[DESCRIPTION OF THE TASK] Write out all the material exactly. Leave nothing out.

[DATA SEGMENT]
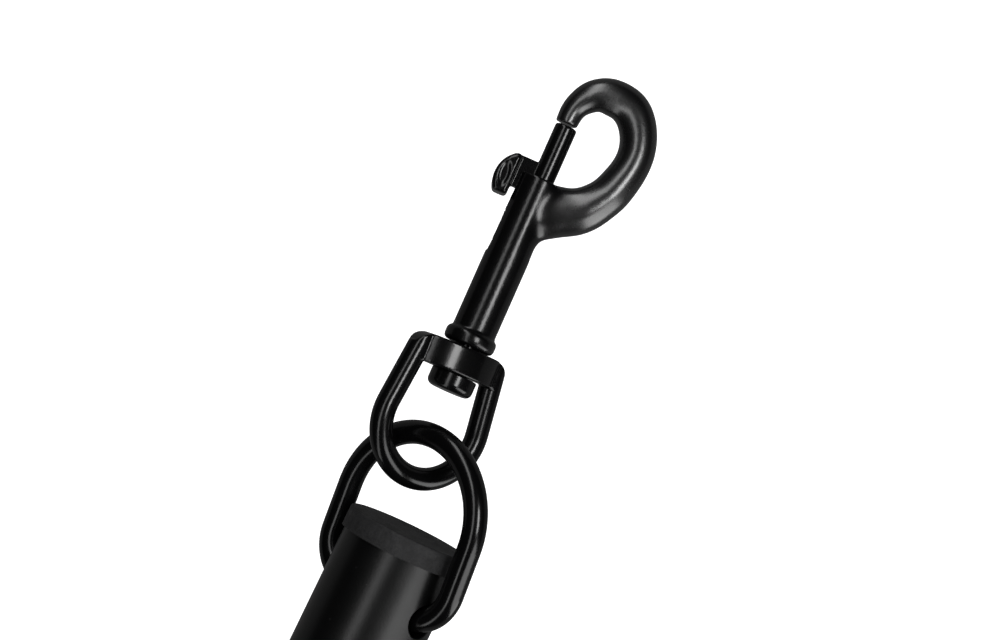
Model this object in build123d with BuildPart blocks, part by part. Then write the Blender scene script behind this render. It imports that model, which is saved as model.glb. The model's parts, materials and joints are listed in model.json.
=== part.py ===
"""Retractable leash bar: a telescoping tube with a grip, a D-ring and a swivel bolt snap."""

from build123d import *
from math import asin, atan2, cos, hypot, sin
import os

# The frame: the origin is the centre of the strap hole, +X runs along the tubes to the snap,
# +Y is to the left and +Z is up. All sizes are in millimetres.

# Handle tube, grip and end cap
rear_tube_od = 19.0
rear_tube_wall = 1.2
rear_tube_start = 12.0
rear_tube_end = 300.0
grip_length = 120.0
grip_od = 29.0
grip_waist = 27.6
grip_bands = 6
grip_end_band = 6.0
grip_edge_r = 1.5
strap_hole_r = 3.0
lug_thickness = 7.0
lug_radius = 6.8
cap_flange = 4.0
spigot_length = 18.0
cap_inset = 0.6
cap_edge_r = 1.2
lug_edge_r = 1.2
lug_reach = 9.0
pin_d = 3.0
end_pin_x = 22.0
plug_pin_x = 287.0
pin_length = 18.8

# Front tube, its rubber cap and the collar that guides the handle tube
front_tube_od = 25.4
front_tube_wall = 1.5
front_tube_start = 146.0
front_tube_length = 200.0
ring_hole_d = 7.4
ring_hole_back = 10.2
ring_hole_edge_r = 0.25
cap_od = 26.8
cap_thickness = 4.5
cap_spigot = 5.6
cap_wall = 2.0
cap_rim_r = 0.5
collar_od = 29.0
collar_start = 140.0
collar_end = 168.0
collar_lip = 3.0
collar_gap = 0.3
collar_edge_r = 1.0
bush_flange = 3.0
bush_length = 20.0
running_gap = 0.05
screw_x = 157.0
screw_d = 3.0
screw_head_d = 5.6
screw_reach = 4.9
screw_head_depth = 1.4
screw_sink = 0.2
screw_socket = 2.0
screw_socket_depth = 0.9

# Twist lock on the front end of the handle tube
plug_length = 20.0
plug_flange = 3.0
stud_d = 8.0
stud_start = 291.0
stud_end = 327.0
stud_chamfer = 0.8
sleeve_start = 303.3
sleeve_end = 322.0
sleeve_od = 22.2
sleeve_bore_r = 4.15
cone_start = 306.0
cone_end = 322.0
cone_rear_r = 8.6
cone_front_r = 10.2
cone_gap = 0.1
cone_lead = 1.0
key_root = 6.0
key_top = 10.8
key_width = 1.8
key_inset = 1.0
slit_width = 2.0
slit_root = 4.5
nut_start = 323.0
nut_flats = 13.0

# D-ring: a bent wire whose straight side lies in the tube's cross holes
ring_roll = -36.2
ring_pitch = 8.8
ring_wire_d = 5.0
ring_half_width = 17.1
ring_reach = 35.4
ring_corner_r = 8.3
ring_gap = 1.4
ring_slack_side = -0.25
ring_slack_back = -0.5

# Swivel eye: a cast U with a drilled bar
eye_at = Vector(50.25, 6.95, -2.87)
eye_yaw = 3.84
eye_pitch = 4.5
eye_roll = 32.0
eye_wire_d = 4.8
eye_half_width = 9.6
eye_reach = 25.8
eye_bow_r = 11.46
eye_bar_height = 5.8
eye_bar_rear = 2.9
eye_face_r = 13.0
eye_bar_corner_r = 4.6
eye_boss_r = 5.6
eye_bar_edge_r = 0.3
eye_hole_r = 3.7

# Bolt snap: barrel, hook, sliding bolt and swivel rivet, along the snap's own axis
snap_at = Vector(55.65, 6.25, -3.47)
snap_yaw = 1.96
snap_pitch = 6.5
barrel_r = 4.65
barrel_end = 35.4
bead_r = 5.5
bead_rear = -2.0
bead_front = 0.9
bead_edge_r = 1.0
bore_r = 2.5
bore_end = 3.0
bore_side = -0.35
bore_overrun = 4.0
slot_width = 3.0
slot_end = 17.8
tip_at = 48.2
hook_root_lean = 0.2
hook_stations = [
    # along the axis, to the right of it, width in the hook's plane, depth across it
    (29.0, 0.8, 13.6, 7.4),
    (29.6, 3.0, 12.6, 7.8),
    (30.3, 5.0, 11.5, 8.2),
    (31.2, 7.1, 10.6, 8.5),
    (33.1, 10.2, 9.7, 8.7),
    (35.8, 12.5, 8.9, 8.7),
    (39.3, 14.4, 8.4, 8.7),
    (44.3, 15.7, 7.9, 8.4),
    (49.0, 15.7, 7.8, 8.1),
    (53.0, 14.2, 8.0, 7.9),
    (55.9, 11.8, 8.2, 7.7),
    (57.2, 8.6, 8.0, 7.5),
    (57.0, 5.2, 7.6, 7.1),
    (55.3, 2.3, 6.6, 6.5),
    (53.4, 0.95, 5.8, 5.9),
    (51.5, 0.25, 5.2, 5.4),
    (49.8, 0.05, 4.9, 5.1),
    (tip_at, 0.0, 4.7, 5.0),
]
bolt_r = 2.35
bolt_rear = 22.0
bolt_front = 47.8
bolt_edge_r = 0.5
neck_rear = 31.8
neck_front = 38.5
neck_thickness = 2.5
neck_reach = 7.3
pad_inner = 5.4
pad_outer = 9.5
pad_rear = 29.4
pad_shoulder = 8.4
pad_brow = 6.6
pad_crown = 33.4
pad_depth = 6.4
pad_corner_r = 0.8
pad_edge_r = 0.9
spring_wire_d = 0.5
spring_coils = 9
spring_gap = 0.1
rivet_r = 2.4
rivet_head_r = 4.9
rivet_head_rear = -12.2
rivet_head_front = -8.7
rivet_end = 2.0
rivet_head_edge_r = 1.4

front_tube_end = front_tube_start + front_tube_length
hinge = Vector(front_tube_end - ring_hole_back, 0, 0)
rear_bore_r = rear_tube_od / 2 - rear_tube_wall
front_bore_r = front_tube_od / 2 - front_tube_wall
grip_end = rear_tube_start + grip_length
eye_width = 2 * eye_half_width + eye_wire_d


def placed(origin, *turns):
    """A plane at a point, turned by each (x, y, z) rotation in order about its own axes."""
    spot = Location(origin)
    for turn in turns:
        spot = spot * Location((0, 0, 0), turn)
    return Plane(spot)


def disc(x, outer_r, inner_r=0.0):
    """A disc or ring across the tube axis at x."""
    with BuildSketch(Plane.YZ.offset(x)) as section:
        Circle(outer_r)
        if inner_r:
            Circle(inner_r, mode=Mode.SUBTRACT)
    return section.sketch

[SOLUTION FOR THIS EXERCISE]
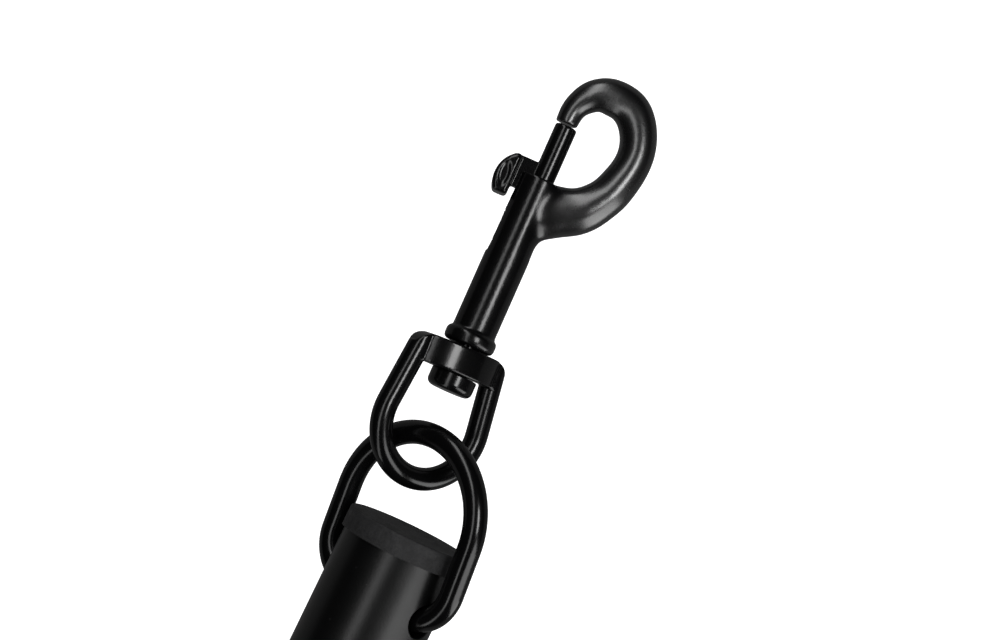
Model this object in build123d with BuildPart blocks, part by part. Then write the Blender scene script behind this render. It imports that model, which is saved as model.glb. The model's parts, materials and joints are listed in model.json.
=== part.py ===
"""Retractable leash bar: a telescoping tube with a grip, a D-ring and a swivel bolt snap."""

from build123d import *
from math import asin, atan2, cos, hypot, sin
import os

# The frame: the origin is the centre of the strap hole, +X runs along the tubes to the snap,
# +Y is to the left and +Z is up. All sizes are in millimetres.

# Handle tube, grip and end cap
rear_tube_od = 19.0
rear_tube_wall = 1.2
rear_tube_start = 12.0
rear_tube_end = 300.0
grip_length = 120.0
grip_od = 29.0
grip_waist = 27.6
grip_bands = 6
grip_end_band = 6.0
grip_edge_r = 1.5
strap_hole_r = 3.0
lug_thickness = 7.0
lug_radius = 6.8
cap_flange = 4.0
spigot_length = 18.0
cap_inset = 0.6
cap_edge_r = 1.2
lug_edge_r = 1.2
lug_reach = 9.0
pin_d = 3.0
end_pin_x = 22.0
plug_pin_x = 287.0
pin_length = 18.8

# Front tube, its rubber cap and the collar that guides the handle tube
front_tube_od = 25.4
front_tube_wall = 1.5
front_tube_start = 146.0
front_tube_length = 200.0
ring_hole_d = 7.4
ring_hole_back = 10.2
ring_hole_edge_r = 0.25
cap_od = 26.8
cap_thickness = 4.5
cap_spigot = 5.6
cap_wall = 2.0
cap_rim_r = 0.5
collar_od = 29.0
collar_start = 140.0
collar_end = 168.0
collar_lip = 3.0
collar_gap = 0.3
collar_edge_r = 1.0
bush_flange = 3.0
bush_length = 20.0
running_gap = 0.05
screw_x = 157.0
screw_d = 3.0
screw_head_d = 5.6
screw_reach = 4.9
screw_head_depth = 1.4
screw_sink = 0.2
screw_socket = 2.0
screw_socket_depth = 0.9

# Twist lock on the front end of the handle tube
plug_length = 20.0
plug_flange = 3.0
stud_d = 8.0
stud_start = 291.0
stud_end = 327.0
stud_chamfer = 0.8
sleeve_start = 303.3
sleeve_end = 322.0
sleeve_od = 22.2
sleeve_bore_r = 4.15
cone_start = 306.0
cone_end = 322.0
cone_rear_r = 8.6
cone_front_r = 10.2
cone_gap = 0.1
cone_lead = 1.0
key_root = 6.0
key_top = 10.8
key_width = 1.8
key_inset = 1.0
slit_width = 2.0
slit_root = 4.5
nut_start = 323.0
nut_flats = 13.0

# D-ring: a bent wire whose straight side lies in the tube's cross holes
ring_roll = -36.2
ring_pitch = 8.8
ring_wire_d = 5.0
ring_half_width = 17.1
ring_reach = 35.4
ring_corner_r = 8.3
ring_gap = 1.4
ring_slack_side = -0.25
ring_slack_back = -0.5

# Swivel eye: a cast U with a drilled bar
eye_at = Vector(50.25, 6.95, -2.87)
eye_yaw = 3.84
eye_pitch = 4.5
eye_roll = 32.0
eye_wire_d = 4.8
eye_half_width = 9.6
eye_reach = 25.8
eye_bow_r = 11.46
eye_bar_height = 5.8
eye_bar_rear = 2.9
eye_face_r = 13.0
eye_bar_corner_r = 4.6
eye_boss_r = 5.6
eye_bar_edge_r = 0.3
eye_hole_r = 3.7

# Bolt snap: barrel, hook, sliding bolt and swivel rivet, along the snap's own axis
snap_at = Vector(55.65, 6.25, -3.47)
snap_yaw = 1.96
snap_pitch = 6.5
barrel_r = 4.65
barrel_end = 35.4
bead_r = 5.5
bead_rear = -2.0
bead_front = 0.9
bead_edge_r = 1.0
bore_r = 2.5
bore_end = 3.0
bore_side = -0.35
bore_overrun = 4.0
slot_width = 3.0
slot_end = 17.8
tip_at = 48.2
hook_root_lean = 0.2
hook_stations = [
    # along the axis, to the right of it, width in the hook's plane, depth across it
    (29.0, 0.8, 13.6, 7.4),
    (29.6, 3.0, 12.6, 7.8),
    (30.3, 5.0, 11.5, 8.2),
    (31.2, 7.1, 10.6, 8.5),
    (33.1, 10.2, 9.7, 8.7),
    (35.8, 12.5, 8.9, 8.7),
    (39.3, 14.4, 8.4, 8.7),
    (44.3, 15.7, 7.9, 8.4),
    (49.0, 15.7, 7.8, 8.1),
    (53.0, 14.2, 8.0, 7.9),
    (55.9, 11.8, 8.2, 7.7),
    (57.2, 8.6, 8.0, 7.5),
    (57.0, 5.2, 7.6, 7.1),
    (55.3, 2.3, 6.6, 6.5),
    (53.4, 0.95, 5.8, 5.9),
    (51.5, 0.25, 5.2, 5.4),
    (49.8, 0.05, 4.9, 5.1),
    (tip_at, 0.0, 4.7, 5.0),
]
bolt_r = 2.35
bolt_rear = 22.0
bolt_front = 47.8
bolt_edge_r = 0.5
neck_rear = 31.8
neck_front = 38.5
neck_thickness = 2.5
neck_reach = 7.3
pad_inner = 5.4
pad_outer = 9.5
pad_rear = 29.4
pad_shoulder = 8.4
pad_brow = 6.6
pad_crown = 33.4
pad_depth = 6.4
pad_corner_r = 0.8
pad_edge_r = 0.9
spring_wire_d = 0.5
spring_coils = 9
spring_gap = 0.1
rivet_r = 2.4
rivet_head_r = 4.9
rivet_head_rear = -12.2
rivet_head_front = -8.7
rivet_end = 2.0
rivet_head_edge_r = 1.4

front_tube_end = front_tube_start + front_tube_length
hinge = Vector(front_tube_end - ring_hole_back, 0, 0)
rear_bore_r = rear_tube_od / 2 - rear_tube_wall
front_bore_r = front_tube_od / 2 - front_tube_wall
grip_end = rear_tube_start + grip_length
eye_width = 2 * eye_half_width + eye_wire_d


def placed(origin, *turns):
    """A plane at a point, turned by each (x, y, z) rotation in order about its own axes."""
    spot = Location(origin)
    for turn in turns:
        spot = spot * Location((0, 0, 0), turn)
    return Plane(spot)


def disc(x, outer_r, inner_r=0.0):
    """A disc or ring across the tube axis at x."""
    with BuildSketch(Plane.YZ.offset(x)) as section:
        Circle(outer_r)
        if inner_r:
            Circle(inner_r, mode=Mode.SUBTRACT)
    return section.sketch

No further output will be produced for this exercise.